A Single Man (dir. Tom Ford)
You can quibble with the rather cosy, life-affirming message that Tom Ford’s adaptation imposes on Isherwood’s much more tart and cynical novella. But, despite awkward and unconvincing moments, overall A Single Man worked for me. Debate continues to rage about whether the movie’s sheer unabashed stylised gorgeousness is more suited to a commercial than a narrative film but I’d argue that Ford’s arsenal of stylistic tricks work effectively to convey the protagonist’s consciousness. Not so much style over substance, then, as style as substance. And even those unmoved by the visuals couldn’t deny the power of Colin Firth’s great performance.

Certified Copy (dir. Abbas Kiarostami)
A hymn to love or a hymn to Juliette Binoche? Well, both, perhaps. Less will-they-or-won’t-they? than are-they-or-aren’t-they?, Kiarostami’s memorable deconstruction of “the couple” is enigmatic and obvious, exasperating and beguiling, heavy-handed and understated, witty and poignant, all at once.

Lourdes (dir. Jessica Hausner)
Despite the fact that it’s one of the films that stayed with me the most throughout the year, somehow I never got around to writing about Lourdes, Hausner’s rich, wry film about a multiple sclerosis sufferer (Sylvie Testud) on a pilgrimage who experiences what may or may not be a miracle. The marvellous Michał Oleszczyk at Last Seat on the Right gives the best account of this film that I’ve read.

Father of my Children (dir. Mia Hansen-Løve)
"The beauty and cruelty of life," conveyed with equal perspicacity in Hansen-Løve's profoundly affecting film.

Somewhere (dir. Sofia Coppola)
Confirming Coppola as one of our foremost cinematic poets on the seductions - and the limitations - of ennui.

The Illusionist (dir. Sylvain Chomet)
Chomet’s delightful follow-up to the great Belleville Rendezvous: quieter, sadder, wiser.

The Limits of Control (dir. Jim Jarmusch)
Forget The American.

Two disappointments: Another Year and Happy Few.

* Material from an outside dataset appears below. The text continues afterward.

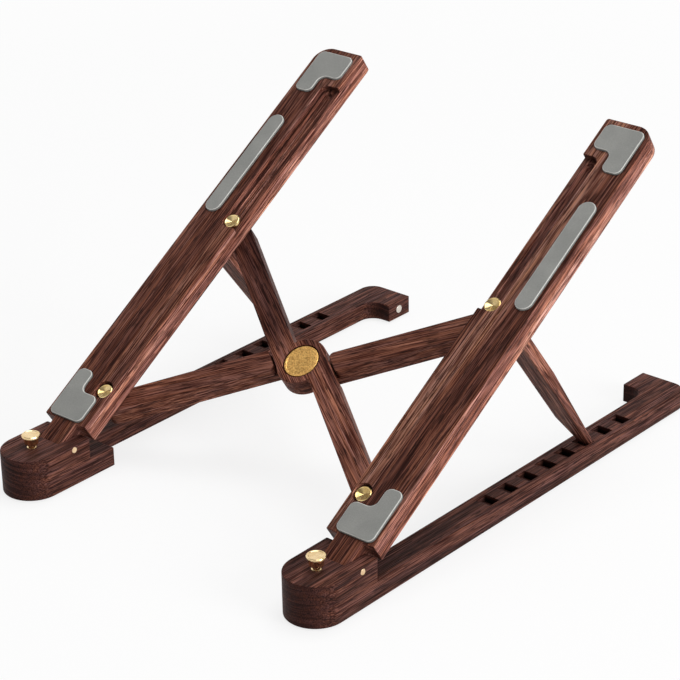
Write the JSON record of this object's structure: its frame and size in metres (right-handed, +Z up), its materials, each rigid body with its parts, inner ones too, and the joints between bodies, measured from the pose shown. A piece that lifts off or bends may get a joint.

Not seen and need to be seen: Black Swan, Dogtooth, Rabbit Hole, Carlos, The Kids Are All Right, and Enter The Void.

Agree? Disagree? Well, lemme know.


  1. Number 10 I AM LOVE
    gawd help us!
    I hated it with a passion!

    Loved LONDON RIVER but out of your top ten I have not seen 8! ( which is a very lax mistake!!!)
    THE SECRETS IN THEIR EYES.....Which must be the best and most moving love story I have seen

  2. Yes, I remember that you weren't at all keen on I AM LOVE! ("See it and vomit" indeed!:))

    MEEK, ESSENTIAL KILLING and (hopefully) AMIGO get a UK release next year so you'll get the chance to see them then. All highly recommended! And I still haven't seen THE SECRET IN THEIR EYES, which must be remedied very soon!

  3. I disagree with 2 things:

    1) A Single Man did not work for me at all. I found it more pretntious than anything and 2) Limits of Control doesn't even come close to how good The American was. Other than that a darn fine list.

  4. Nice list, Alex, with many interesting choices. I've seen three of your top ten (Le Refuge, White Material, and I Am Love), and I'll be excited to see Meek's Cutoff when it's released here. I enjoyed Ozon's film, slept through half of the Denis film, and the last quarter of I Am Love for me killed the movie, which had really engaged me up to that point.

    Tonight I went to see Black Swan, probably the most passive-aggressively constructed film I've sat through. (It's funny that nearly all the reviews use that phrase to describe Barbara Hershey's character.) A very uneven movie (I was rolling my eyes a lot), and despite the clear physical demands of Natalie Portman's performance, the acting often felt too directed, making me question all of the performances at various points. The actors shouldn't seem as if they're getting lost in the maze of the material. I'll look forward to reading your views of the film!

  5. Cheers, chaps.

    Mike - A SINGLE MAN is certainly a divisive one, but I enjoyed the style and really admired Firth's performance. I thought there was much more of interest (political, philosphical, what have you) going on in in THE LIMITS... than THE AMERICAN, which I enjoyed for about 20 minutes but ultimately found to be a bit of an empty experience - like flicking through a glossy coffee table book, as I think one critic put it. (But then again, that's just what alot of people thought of ASM...)

    Jason - Yes, agreed on the last quarter of I AM LOVE. But there were so many sequences that I adored up to that point that I felt it deserved its place on the list. Interesting comments on BLACK SWAN... I'm *really* looking forward to it!

  6. Thanks for the link to my top 10 film of 2010!

    A number of these films on your favourite list I'm looking forward to, some are on my blog's to-see-list.

    I did see Of Gods And Men , although I wasn't as impressed as you were. The subject matter just didn't interest me. The name of the rose(also w. Michael Lonsdale in a monastery setting) I liked more.

    I watched The Kids are alright. At least from my perspective, it has divided audiences. I, along with a blogging friend, thought, while the acting is to be applauded, the positive reviews may have snowballed, and the story was surprisingly mediocre and clichéd. Other people call it among the best films of 2010. I myself wouldn't recommend it, I need more than just acting to enjoy a film ( :

  7. Yes, I've heard very mixed responses to The Kids Are All Right, too. Looking forward to seeing it, though, and I'll be sure to write about it here once I do.